Petani di pinggir Danau Poso berkali-kali menggelar unjuk rasa untuk meminta pertanggungjawaban PT Poso Energy atas dampak tersebut. Perusahaan menanggapinya dengan memberikan kompensasi atas sawah-sawah, kebun, dan matinya kerbau karena kehilangan padang penggembalaan.
Kompensasi digulirkan sejak 2021. Sebagian petani sudah menerima, sebagiannya lagi masih menolak.
Sebagian warga yang akhirnya menerima kompensasi lebih karena terdesak berbagai kebutuhan, terutama untuk membayar utang. Petani tak punya pilihan lain.(Berlin Modjanggo)

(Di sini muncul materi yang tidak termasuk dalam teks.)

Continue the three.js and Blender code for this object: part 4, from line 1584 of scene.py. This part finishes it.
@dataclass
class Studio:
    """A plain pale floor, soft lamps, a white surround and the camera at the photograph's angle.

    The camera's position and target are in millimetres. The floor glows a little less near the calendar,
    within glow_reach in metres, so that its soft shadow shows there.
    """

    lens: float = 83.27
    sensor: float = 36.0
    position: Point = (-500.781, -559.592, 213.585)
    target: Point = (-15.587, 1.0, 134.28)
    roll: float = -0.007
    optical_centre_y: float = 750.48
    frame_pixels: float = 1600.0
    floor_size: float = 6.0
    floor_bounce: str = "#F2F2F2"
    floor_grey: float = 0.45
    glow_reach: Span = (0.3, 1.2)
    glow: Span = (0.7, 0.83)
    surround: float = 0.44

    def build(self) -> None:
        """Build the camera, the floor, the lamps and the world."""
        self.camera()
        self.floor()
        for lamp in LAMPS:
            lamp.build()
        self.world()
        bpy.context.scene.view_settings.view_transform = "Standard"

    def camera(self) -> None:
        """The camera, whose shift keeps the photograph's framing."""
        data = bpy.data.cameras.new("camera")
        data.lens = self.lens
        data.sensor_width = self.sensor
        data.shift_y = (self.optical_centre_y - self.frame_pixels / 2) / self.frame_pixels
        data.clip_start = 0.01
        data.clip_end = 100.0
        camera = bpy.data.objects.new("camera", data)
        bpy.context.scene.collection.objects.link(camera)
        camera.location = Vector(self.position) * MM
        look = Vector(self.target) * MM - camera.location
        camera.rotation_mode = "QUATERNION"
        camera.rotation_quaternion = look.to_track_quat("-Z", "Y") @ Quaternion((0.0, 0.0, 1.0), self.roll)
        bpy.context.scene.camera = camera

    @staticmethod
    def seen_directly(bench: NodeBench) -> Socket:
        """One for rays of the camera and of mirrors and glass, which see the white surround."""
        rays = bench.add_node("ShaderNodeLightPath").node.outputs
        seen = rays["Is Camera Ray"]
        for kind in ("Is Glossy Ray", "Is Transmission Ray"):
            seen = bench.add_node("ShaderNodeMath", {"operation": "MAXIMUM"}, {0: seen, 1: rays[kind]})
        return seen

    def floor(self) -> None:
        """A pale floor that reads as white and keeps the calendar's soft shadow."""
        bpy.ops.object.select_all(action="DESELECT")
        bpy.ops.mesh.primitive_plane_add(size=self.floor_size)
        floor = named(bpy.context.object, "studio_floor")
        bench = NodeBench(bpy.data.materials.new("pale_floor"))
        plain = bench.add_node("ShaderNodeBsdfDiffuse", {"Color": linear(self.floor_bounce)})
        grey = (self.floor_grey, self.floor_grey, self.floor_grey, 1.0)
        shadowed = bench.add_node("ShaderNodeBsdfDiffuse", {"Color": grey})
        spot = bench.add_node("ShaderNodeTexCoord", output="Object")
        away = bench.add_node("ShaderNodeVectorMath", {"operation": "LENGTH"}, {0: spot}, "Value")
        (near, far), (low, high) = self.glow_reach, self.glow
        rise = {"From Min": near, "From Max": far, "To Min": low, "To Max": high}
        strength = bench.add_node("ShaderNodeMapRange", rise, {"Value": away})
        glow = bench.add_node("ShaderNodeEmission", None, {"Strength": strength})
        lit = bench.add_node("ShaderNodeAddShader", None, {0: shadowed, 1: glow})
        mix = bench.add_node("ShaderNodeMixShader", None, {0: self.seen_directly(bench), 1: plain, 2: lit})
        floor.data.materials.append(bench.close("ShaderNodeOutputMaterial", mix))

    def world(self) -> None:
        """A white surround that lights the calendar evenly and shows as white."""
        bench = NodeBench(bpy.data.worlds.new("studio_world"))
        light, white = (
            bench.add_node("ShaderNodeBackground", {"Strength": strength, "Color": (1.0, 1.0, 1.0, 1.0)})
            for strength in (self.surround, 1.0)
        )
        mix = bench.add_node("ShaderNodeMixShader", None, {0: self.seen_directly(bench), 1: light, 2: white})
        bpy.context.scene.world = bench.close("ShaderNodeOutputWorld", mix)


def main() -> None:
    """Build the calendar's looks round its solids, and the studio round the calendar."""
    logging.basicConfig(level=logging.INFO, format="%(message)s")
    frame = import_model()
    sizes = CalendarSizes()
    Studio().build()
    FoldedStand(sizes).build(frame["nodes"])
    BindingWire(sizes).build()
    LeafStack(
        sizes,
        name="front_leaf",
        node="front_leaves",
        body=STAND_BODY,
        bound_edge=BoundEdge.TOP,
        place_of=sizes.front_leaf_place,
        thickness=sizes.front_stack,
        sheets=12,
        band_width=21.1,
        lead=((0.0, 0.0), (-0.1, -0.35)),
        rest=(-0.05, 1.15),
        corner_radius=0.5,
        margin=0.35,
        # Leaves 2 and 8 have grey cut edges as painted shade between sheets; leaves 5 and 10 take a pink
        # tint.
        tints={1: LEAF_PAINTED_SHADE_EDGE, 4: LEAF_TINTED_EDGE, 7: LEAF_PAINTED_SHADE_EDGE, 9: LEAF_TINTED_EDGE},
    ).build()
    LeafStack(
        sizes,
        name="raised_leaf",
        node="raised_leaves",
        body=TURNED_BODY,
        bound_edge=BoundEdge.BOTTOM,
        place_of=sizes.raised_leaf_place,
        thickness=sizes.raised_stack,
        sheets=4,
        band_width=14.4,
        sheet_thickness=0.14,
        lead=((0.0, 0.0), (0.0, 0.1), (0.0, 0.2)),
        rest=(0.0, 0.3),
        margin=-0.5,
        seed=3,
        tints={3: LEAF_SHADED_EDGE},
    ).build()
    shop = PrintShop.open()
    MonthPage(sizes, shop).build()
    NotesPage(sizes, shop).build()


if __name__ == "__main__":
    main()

Berlin mengatakan, sebagian warga yang akhirnya menerima kompensasi lebih karena terdesak berbagai kebutuhan, terutama untuk membayar utang. Petani tak punya pilihan lain.

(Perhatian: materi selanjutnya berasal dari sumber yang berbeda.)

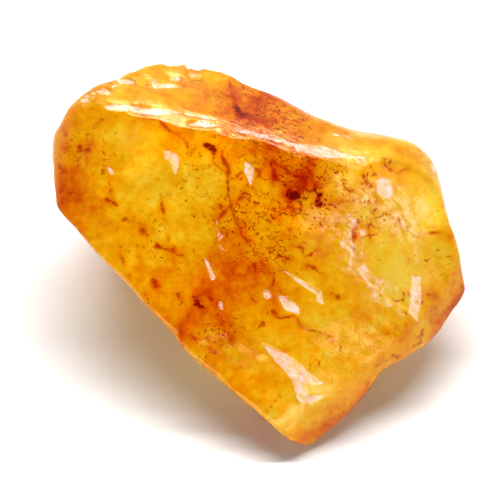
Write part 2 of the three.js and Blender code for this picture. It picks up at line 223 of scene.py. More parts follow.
# Painted highlights along the ridges and the upper outline, where the strip light's glints fall, pale like
# rubbed or frosted lines; laid out as the streaks are.
RUBS_AND_PAINTED_GLINTS = [
    (0.1, [(-3.6, 13.6), (-1.0, 13.2), (1.8, 12.5), (4.6, 11.2), (7.4, 10.6), (10.4, 10.0), (11.6, 9.9)]),
    (0.15, [(-19.9, 16.8), (-18.1, 17.4), (-16.8, 17.9), (-14.5, 18.8)]),
    (0.22, [(-12.3, 18.5), (-9.6, 18.3)]), (0.2, [(-8.2, 19.3), (-6.4, 19.6)]),
    (0.16, [(17.9, 11.3), (18.8, 10.2), (19.5, 8.9)]), (0.12, [(-4.9, 3.1), (-4.6, 1.8)]),
    (0.12, [(-4.2, 1.4), (-3.8, 0.1)]), (0.12, [(8.3, 12.8), (10.2, 12.4)]),
]
# Painted reflection: pale pink bands that follow the ledge, and the four short rungs at its foot, laid out as
# the streaks are.
SHEEN_BANDS = [
    (0.7, [(10.3, 3.6), (9.9, 1.1), (10.2, -1.1)]), (0.7, [(10.2, -1.1), (11.6, -2.8), (12.6, -4.5)]),
    (0.6, [(12.6, -4.6), (13.6, -5.8), (15.5, -6.8)]), (0.28, [(11.6, 2.2), (11.3, -0.3), (11.9, -2.6)]),
    (0.18, [(17.3, 1.2), (17.7, -1.6)]),
    (0.15, [(12.9, -3.175), (13.1, -5.37)]), (0.15, [(13.6, -3.35), (13.8, -5.58)]),
    (0.15, [(14.3, -3.525), (14.5, -5.79)]), (0.15, [(15.0, -3.7), (15.2, -6.0)]),
]
# Soft patches: u, v, radius and strength. RUSTY ones deepen the colour, LEMON ones make it paler, and the others
# carry haze, partly a painted pink reflection, and crowds of specks.
RUSTY = [
    (-6.2, -5.8, 1.1, 1.0), (3.4, 7.4, 1.5, 1.6), (4.9, 7.0, 1.2, 1.2), (-2.1, 13.9, 3.6, 1.2),
    (-5.2, 15.4, 2.5, 0.5), (0.8, 14.2, 3.4, 1.3), (-1.5, 16.8, 3.0, 0.9), (6.0, 13.4, 2.6, 0.8),
    (10.6, 12.6, 2.4, 0.6), (-9.3, 14.6, 1.5, 1.0), (-9.4, 19.4, 1.1, 0.9), (4.4, 7.2, 3.8, 0.7),
    (-1.8, 2.0, 4.0, 0.75), (1.1, -1.4, 2.9, 0.8), (-4.5, -3.6, 4.0, 0.85), (-6.2, -7.6, 3.4, 0.9),
    (-7.7, -9.0, 2.2, 0.6), (-2.6, -1.7, 2.9, 0.5), (-4.1, -11.8, 2.9, 0.6), (0.4, -5.6, 2.2, 0.4),
    (-19.0, 12.8, 2.5, 0.45), (-21.9, 12.5, 1.8, 0.6), (4.6, 14.5, 3.4, 0.35), (21.6, -3.6, 2.2, 0.5),
    (19.7, -7.3, 2.2, 0.5), (13.3, -13.2, 2.7, 1.1), (9.7, -17.0, 2.7, 1.0), (6.6, -20.4, 2.0, 0.9),
    (-1.2, 7.8, 2.5, 0.5), (4.6, 11.1, 2.7, 0.5), (19.2, 9.5, 1.1, 0.7), (-0.9, -16.8, 2.2, 0.3),
    (-10.4, 0.0, 2.0, 0.3), (-13.2, -5.6, 1.8, 0.25), (12.7, 3.9, 2.2, 0.2), (8.0, 3.9, 2.5, 0.25),
    (15.8, -10.1, 1.8, 0.8),
]
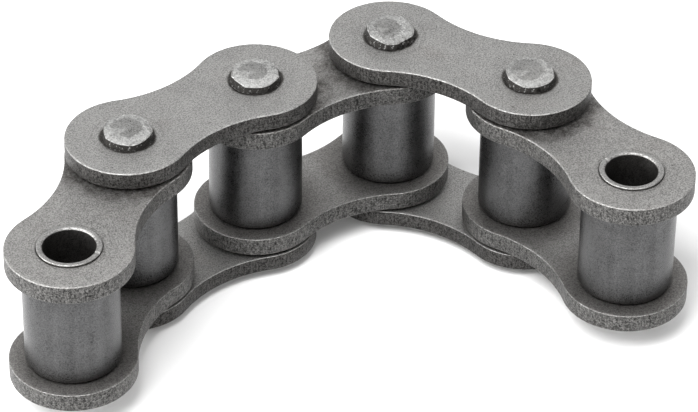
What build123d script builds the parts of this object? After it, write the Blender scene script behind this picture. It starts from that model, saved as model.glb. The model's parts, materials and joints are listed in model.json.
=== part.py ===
"""Short strand of a simplex roller conveyor chain, one inch pitch, standing on its pin ends.

Five links in a row, three roller (inner) links joined by two pin (outer) links, so six joints.
Joints and links are numbered from the left end. Every joint axis is parallel to Z, the pin ends
stand on Z = 0, and X runs along the first pin link. The origin is the bottom centre of the strand.
All lengths are millimetres and all angles are degrees.
"""
from build123d import *
import os
from math import cos, hypot, radians, sin

# Driving dimensions: links
pitch = 25.4
inner_plate_height = 20.5
inner_plate_waist = 15.1
inner_plate_thickness = 3.2
outer_plate_height = 20.3
outer_plate_waist = 14.9
outer_plate_thickness = 2.9
plate_edge_chamfer = 0.25
bush_hole_chamfer = 0.2

# Driving dimensions: joints
inner_width = 18.3
roller_diameter = 15.4
roller_edge_chamfer = 0.6
bush_diameter = 10.4
bush_mouth_chamfer = 0.4
bush_standout = 0.3
pin_diameter = 8.28
rivet_spread = 0.15
rivet_height = 1.65
rivet_bevel = 0.45

# Clearances: the two running fits are radial, the other two are at each end
pin_clearance = 0.05
roller_clearance = 0.05
roller_end_clearance = 0.25
plate_clearance = 0.3

# How far the strand turns at joints 2 to 5, seen from above, as it stands
bends = (-33.1, -8.4, -57.7, -24.6)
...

Makril Poantu (31), warga Desa Meko, yang akhirnya menerima kompensasi, menyatakan, dirinya menerima kompensasi karena desakan kebutuhan. Ia memerlukan uang untuk memenuhi kebutuhan harian dan membayar utang. Ia menilai kompensasi yang diberikan sudah cukup. Makril menerima kompensasi Rp 34,8 juta untuk sawah seluas 1 hektar.
Saat ini, sawah tersebut tak bisa lagi diolah karena masih terendam air. Ia masih memiliki kebun cokelat dan menjadi buruh tani untuk memenuhi kebutuhan hidup keluarga.
Koordinator Penanganan Dampak Keliling Danau Poso PT Poso Energy Agus Syamsi mengakui masih ada sebagian petani yang menolak kompensasi, terutama di Meko. Namun, mereka pelan-pelan mulai menerima tawaran kompensasi yang diberikan perusahaan dengan besaran 30 kg beras per are yang dibayarkan Rp 8.700 per kg jika diuangkan. ”Kami akan terus melakukan pendekatan dan meyakinkan mereka kompensasi itu benar-benar direalisasikan,” katanya.
Ia menyatakan, selama ini ada pemahaman yang keliru di masyarakat bahwa dengan membayar kompensasi sawah tersebut menjadi miliki Poso Energy. Hal itu tidak benar karena yang dibayarkan kompensasinya dampak bendungan PLTA Poso 1 yang merendam sawah. Sawah masih tetap menjadi milik warga.
Terkait tuntutan warga yang melampaui tawaran kompensasi perusahaan, Agus menuturkan hal itu berdampak pada warga lainnya yang sudah menerima kompensasi. Hal itu bisa menimbulkan masalah lagi di kemudian hari.